## Begin

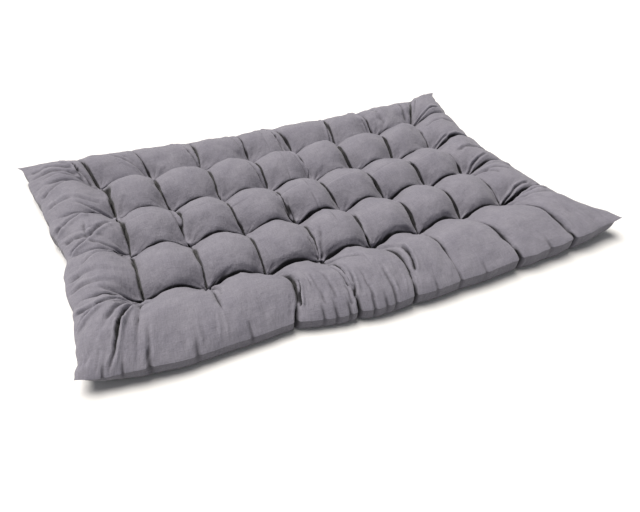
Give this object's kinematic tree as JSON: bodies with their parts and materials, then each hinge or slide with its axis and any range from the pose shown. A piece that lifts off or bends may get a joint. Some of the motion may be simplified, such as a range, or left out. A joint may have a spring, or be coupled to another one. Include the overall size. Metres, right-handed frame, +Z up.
{
  "type": "tufted garden mattress",
  "caption": "Filled grey cotton mattress to lie on outdoors, tufted into crowned pillows, with a knife-edge seam and pointed corners.",
  "frame": {"origin": "middle of the footprint, on the surface that the mattress lies on", "axes": "+X along the length, +Y across the width, +Z up out of the lying surface"},
  "size_m": [1.7594, 1.1196, 0.1154],
  "materials": {
    "cloth": "matt plain-woven cotton, grey with a slight lilac cast"
  },
  "bodies": {
    "root": {"mattress": "cloth"}
  },
  "joints": []
}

## End

**THE PROBLEM**
Please return the data above exactly as given.

**WRITTEN REPLY**
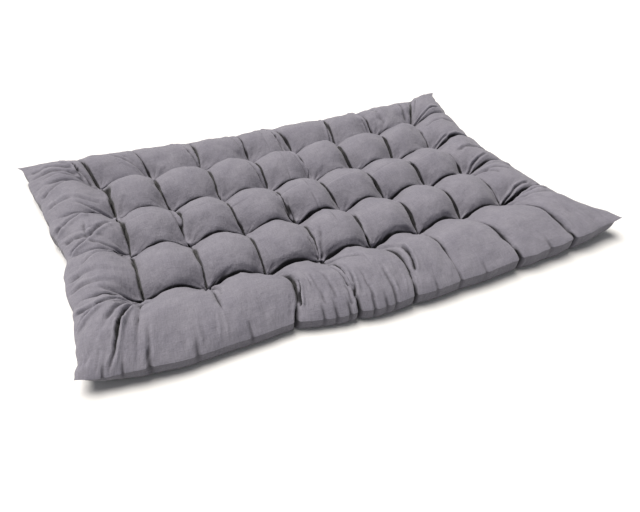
Give this object's kinematic tree as JSON: bodies with their parts and materials, then each hinge or slide with its axis and any range from the pose shown. A piece that lifts off or bends may get a joint. Some of the motion may be simplified, such as a range, or left out. A joint may have a spring, or be coupled to another one. Include the overall size. Metres, right-handed frame, +Z up.
{
  "type": "tufted garden mattress",
  "caption": "Filled grey cotton mattress to lie on outdoors, tufted into crowned pillows, with a knife-edge seam and pointed corners.",
  "frame": {"origin": "middle of the footprint, on the surface that the mattress lies on", "axes": "+X along the length, +Y across the width, +Z up out of the lying surface"},
  "size_m": [1.7594, 1.1196, 0.1154],
  "materials": {
    "cloth": "matt plain-woven cotton, grey with a slight lilac cast"
  },
  "bodies": {
    "root": {"mattress": "cloth"}
  },
  "joints": []
}